Notas sobre Tem mais samba
Por Humberto Werneck
Letra
O personagem principal, Chico Buarque de Hollanda, já não se lembra da história. Mas o publicitário Luiz Vergueiro, que dela participou, conservou-a em detalhes na memória. Ele era o produtor de um musical, Balanço de Orfeu, e a estréia, no Teatro Maria Della Costa, em São Paulo, estava marcada para o dia 7 de dezembro de 1964. Dois dias antes, impaciente, Luiz esperava pela música que havia encomendado a seu amigo Chico e da qual, em boa medida, dependeria o sucesso da noitada. A primeira parte do show, Na onda do balanço, seria como um diálogo entre a Bossa Nova e a nascente Jovem Guarda, na qual muitos viam inquietante ameaça à música brasileira. De um lado, o jovem cantor Taiguara, de outro, uma cantora que acabaria não seguindo carreira, Claudia Gennari. Ele "engajado", ela "alienada", conforme o imperioso jargão da época. No final, previsivelmente, triunfaria a Bossa Nova - e, para que não pairasse dúvida, a moral da história seria resumida numa canção, a tal encomendada a Chico, a ser cantada por todos os participantes do espetáculo.

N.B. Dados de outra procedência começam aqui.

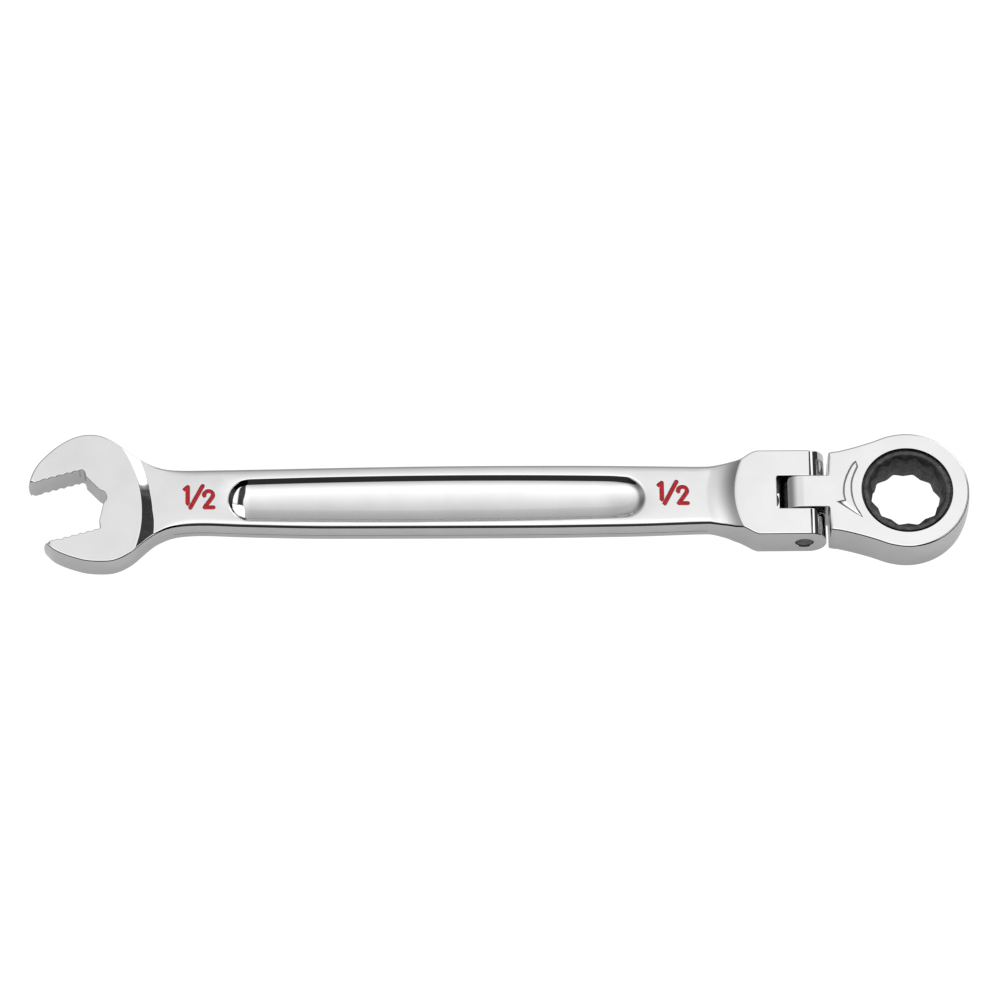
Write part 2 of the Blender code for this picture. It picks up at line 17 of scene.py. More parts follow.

Pelas sete da noite daquela quarta-feira, aparece o compositor. Um desastre, constatou Luiz Vergueiro: a música (que se perdeu ali mesmo, para sempre) não era ruim, mas não servia - não passava a mensagem pretendida. Isso foi dito a Chico, que saiu furioso. No dia seguinte, véspera da estréia, às dez da manhã, o produtor o vê chegar outra vez, "com os olhos vermelhos pela noite em claro e um tremendo bafo de cana'' - e uma canção ainda quentinha no violão. Era Tem mais samba, que muitos anos mais tarde Chico escolheria para ser o marco zero de sua obra, e que poderia ser tomada, também, como ilustração de uma das constantes em seu trabalho: a criação por encomenda (aquela foi a primeira), contra o relógio mas nunca em prejuízo da beleza e do prazer de criar.